In perhaps 80% of cases the chue len is a single syllable. It's often very difficult to romanize these.  Thai has tones as well as one of the richest collection of vowels of any language. Most romanization schemes don't preserve subtle differences in tones and vowels.  Whereas this is workable with formal given names and family names, which usually have many syllables and some redundancy, if you don't get the vowel or tone of a chue len exactly right, it becomes another name. For example, another of my employees has a name that sound like the second syllable of the word "apple", but with the "l" changed to a "n", and pronounced in an emphatic (falling) tone. I can write that sound unambiguously in Thai, but I've no idea how to write it in English.
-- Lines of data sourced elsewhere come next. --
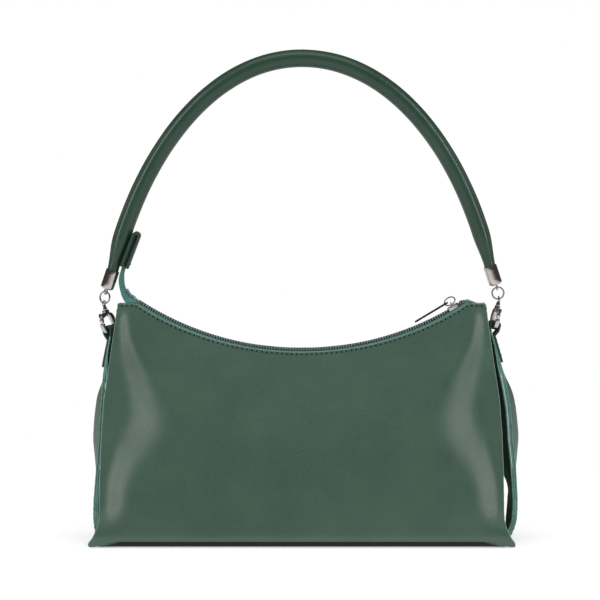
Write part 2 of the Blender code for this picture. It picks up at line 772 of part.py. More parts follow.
def make_pull(ring_centre, dark):
    """The flat pull, which hangs on the ring's left side and lies just above the zip."""
    down = Vector((-math.cos(PULL_DIP_ANGLE), 0.0, -math.sin(PULL_DIP_ANGLE)))
    along = ring_centre.to_3x3() @ Vector((-1.0, 0.0, 0.0))
    start = ring_centre.translation + along * PULL_RING_RADIUS
    side = Vector((0, 1, 0))
    up = down.cross(side)
    place = frame_matrix(start, down, side, up)
    back = PULL_HOLE_LENGTH / 2 + PULL_END_MARGIN
    half = PULL_WIDTH / 2
    round_end = half * 0.55
    outline = [(-back, -half * 0.7), (-back, half * 0.7), (-back + round_end / 2, half)]
    outline += arc_points((PULL_LENGTH - back - round_end, half - round_end), round_end, math.pi / 2, 0.0, 4)
    outline += arc_points((PULL_LENGTH - back - round_end, round_end - half), round_end, 0.0, -math.pi / 2, 4)
    outline += [(-back + round_end / 2, -half)]
    low = -PULL_THICKNESS / 2
    pull = slab("pull_plate", outline, low, -low, dark, place)
    hole = round_rectangle(PULL_HOLE_LENGTH / 2, PULL_HOLE_WIDTH / 2, PULL_HOLE_LENGTH * 0.3)
    cutter = slab("pull_plate_hole", hole, low - CUT_OVERRUN, -low + CUT_OVERRUN, dark, place)
    return combine(pull, cutter, 'DIFFERENCE')


def make_stop(metal):
    """The bent metal stop past the slider, at the zip's right end."""
    angle = ZIP_HALF_ANGLE - STOP_LENGTH / DIP_RADIUS
    place = zip_frame(angle, 0.0)
    low = TEETH_TOP + FINE_GAP
    outline = round_rectangle(STOP_LENGTH / 2, TEETH_OUTER, STOP_WALL)
    return slab("zip_top_stop", outline, low, low + STOP_WALL, metal, place)


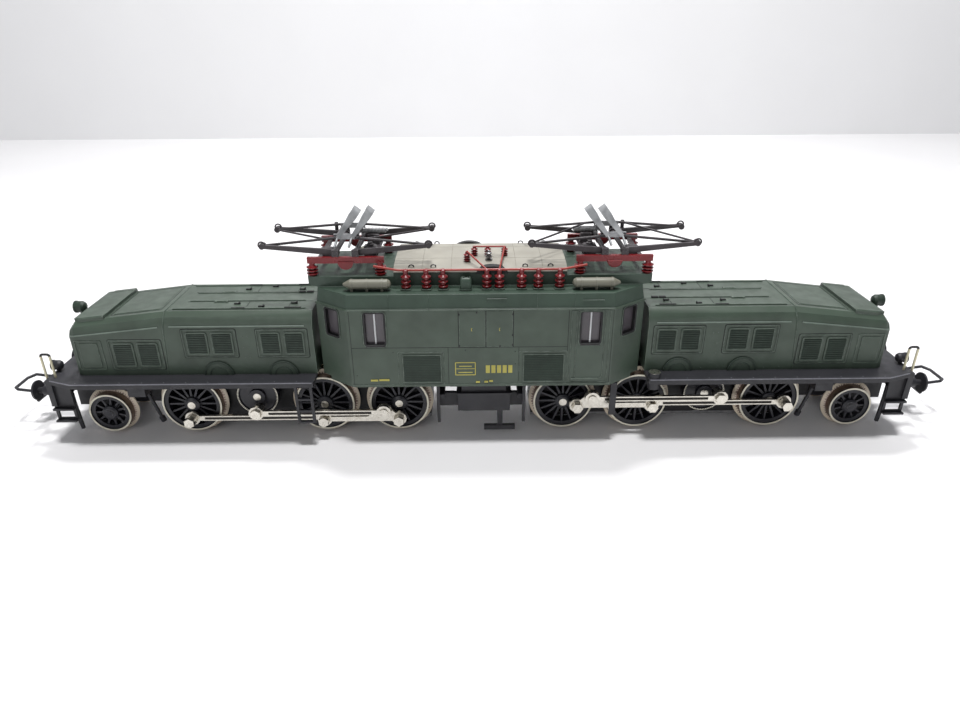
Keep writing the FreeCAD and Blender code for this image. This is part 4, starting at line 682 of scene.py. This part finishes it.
# ---------------------------------------------------------------- headlamps
# Each lamp's front, its place across and up, and its radius.
LAMPS = ((105.3, 0, 32.7, 1.6), (110.0, -LAMP_OUT, 20.2, 1.35), (110.0, LAMP_OUT, 20.2, 1.35))
lenses, bezels = Shape(), Shape()
for x, y, z, radius in LAMPS:
    lenses.on((x - 0.3, y, z), (0, 1, 0), (0, 0, 1))
    lenses.lathe([(radius * 0.74, -0.02), (radius * 0.74, 0.08), (radius * 0.6, 0.17), (radius * 0.35, 0.23),
                  (radius * 0.05, 0.26)], steps=32)
    bezels.on((x - 0.3, y, z), (0, 1, 0), (0, 0, 1))
    profile = [(radius * 0.98, -0.1), (radius * 0.98, 0.22), (radius * 0.88, 0.29), (radius * 0.78, 0.22),
               (radius * 0.78, -0.1)]
    bezels.skin([[(r * p, r * q, c) for p, q in circle(32)] for r, c in profile], closed=True)
make_pair("lamp_lenses", lenses, "bogie", LENS)
make_pair("lamp_bezels", bezels, "bogie", STEEL)

# ---------------------------------------------------------------- body sides
GRILLES = ((-18.9, -10.0), (10.6, 20.1))
GRILLE_LOW, GRILLE_HIGH = sill + 1.5, sill + 8.5
slats = Shape().on(**near_wall(side_wall))
borders = Shape().on(**near_wall(side_wall))
for a0, a1 in GRILLES:
    slats.louvres((a0, a1), (GRILLE_LOW, GRILLE_HIGH), 15, 0.24)
    borders.ring(rounded(a0 - 0.35, a1 + 0.35, GRILLE_LOW - 0.35, GRILLE_HIGH + 0.35, 0.3), 0.3, FOOT, 0.26)
    borders.ring(rounded(a0 - 1.4, a1 + 1.0, GRILLE_LOW - 0.9, GRILLE_HIGH + 1.1, 0.3), 0.16, FOOT, 0.1)
make("side_grille_slats", slats.all_round(), "body", LOUVRE_GREEN)
make("side_grille_frames", borders.all_round(), "body", GREEN)

seams = Shape().on(**near_wall(side_wall))
SEAM_Z, SEAM_LOW, SEAM_HIGH = sill + 10.7, sill + 0.6, eave - 0.5
SIDE_START, HATCH_START, HATCH_MIDDLE, HATCH_END, DOOR_START, SIDE_END = -31.4, -5.4, 1.2, 7.8, 21.0, 31.6
for a0, a1 in ((SIDE_START, HATCH_START), (HATCH_END, DOOR_START)):
    seams.bar((a0, SEAM_Z), (a1, SEAM_Z), FINE_WIDE, THIN_FOOT, 0.04)
for a in (SIDE_START, DOOR_START, SIDE_END):
    seams.bar((a, SEAM_LOW), (a, SEAM_HIGH), FINE_WIDE, THIN_FOOT, 0.04)
for a in (HATCH_START, HATCH_MIDDLE, HATCH_END):
    seams.bar((a, SEAM_Z), (a, SEAM_HIGH), SEAM_WIDE, THIN_FOOT, 0.04)
for a in (-8.0, 9.2):
    seams.bar((a, SEAM_LOW), (a, SEAM_Z), 0.1, THIN_FOOT, 0.04)
seams.bar((HATCH_START, SEAM_Z), (HATCH_END, SEAM_Z), SEAM_WIDE, THIN_FOOT, 0.04)
make("side_seams", seams.all_round(), "body", LINE)

doors = Shape().on(**near_wall(side_wall))
doors.ring(rounded(21.6, 31.0, sill + 0.9, eave - 0.5, 0.4), 0.22, FOOT, 0.14)
doors.ring(rounded(22.9, 29.9, sill + 2.0, eave - 0.75, 0.9, 6), 0.2, FOOT, 0.16)
doors.block((22.2, 28.9), (sill + 1.75, sill + 2.15), (FOOT, 0.28), 0.1)
doors.block((-5.2, 1.05), (SEAM_Z + 0.1, eave - 0.55), (FOOT, 0.07), 0.03, 0.1)
doors.block((1.35, 7.6), (SEAM_Z + 0.1, eave - 0.55), (FOOT, 0.07), 0.03, 0.1)
doors.block((-31.8, 31.8), (sill + 0.05, sill + 0.75), (FOOT, 0.14), 0.05)
make("side_doors", doors.all_round(), "body", GREEN)

LATCHES = ((-5.2, 28.4), (-5.2, 36.6), (7.6, 28.6), (7.6, 31.2), (7.6, 36.6), (4.6, 28.3), (-1.0, 37.1))
SIDE_RIVETS = ((-9.3, 26.6), (-9.3, 22.4), (-21.4, 26.8), (-30.6, 20.5), (-3.8, 27.2), (8.3, 26.8),
               (8.4, 23.4), (21.6, 22.4))
fittings = Shape().on(**near_wall(side_wall))
for a, b in LATCHES:
    fittings.block((a - 0.14, a + 0.14), (b - 0.22, b + 0.22), (THIN_FOOT, 0.16), 0.05)
for a, b in SIDE_RIVETS:
    fittings.rivet(a, b, 0.13)
make("side_fittings", fittings.all_round(), "body", GASKET)


def window_ring(shape, grow, width, c0, c1, span, low=WINDOW_LOW):
    """A border round a window of that span, its outline moved outwards by grow."""
    outline = rounded(span[0] - grow, span[1] + grow, low - grow, WINDOW_HIGH + grow, 0.7 + grow, 5)
    shape.ring(outline, width, c0, c1)


mouldings, gaskets, linings, bars = Shape(), Shape(), Shape(), Shape()
for shape in (mouldings, gaskets, linings, bars):
    shape.on(**near_wall(side_wall))
for span in WINDOWS:
    window_ring(mouldings, 0.42, 0.24, FOOT, 0.2, span)
    window_ring(gaskets, 0.16, 0.42, -0.7, 0.12, span)
    middle = sum(span) / 2
    bars.block((middle - 0.2, middle + 0.2), (WINDOW_LOW + 0.1, WINDOW_HIGH - 0.3), (-0.93, -0.6), 0.08)
    linings.block((span[0] - 1.0, span[1] + 1.0), (WINDOW_LOW - 1, WINDOW_HIGH + 0.8), (-3.2, -2.8), 0.1)
    gaskets.block((span[0] + 0.1, span[1] - 0.1), (WINDOW_LOW - 0.35, WINDOW_LOW + 0.2), (-0.3, 0.24), 0.1)
for shape in (mouldings, gaskets, linings, bars):
    shape.all_round()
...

Occasionally the chue len is a shortened version of the given name, but more often it is completely unrelated.  If you know somebody only in a relatively informal social context, it is quite likely that you will know only their chue len and not their formal given name or family name.

I think it would be quite challenging to design an address book application that deals with all this naturally.  No application I've used does a good job and indeed it's not immediately obvious to me what the right approach to handling this is.  (However, I suspect an approach based on adding markup to the display name will work better than trying to figure out a set of database fields.)

Of course, it becomes even more difficult if you want to deal with complexities that arise in other cultures. I'm sure that just as personal names in Thai culture have some features that are surprising from a Western perspective, there must be many other cultures where personal names have equally surprising features.  I would love to learn more about these. If anybody can blog or comment with additional information, that would be great.

(Any Thais reading this, please feel free to add comments correcting anything I've got wrong or adding any important points I've missed.)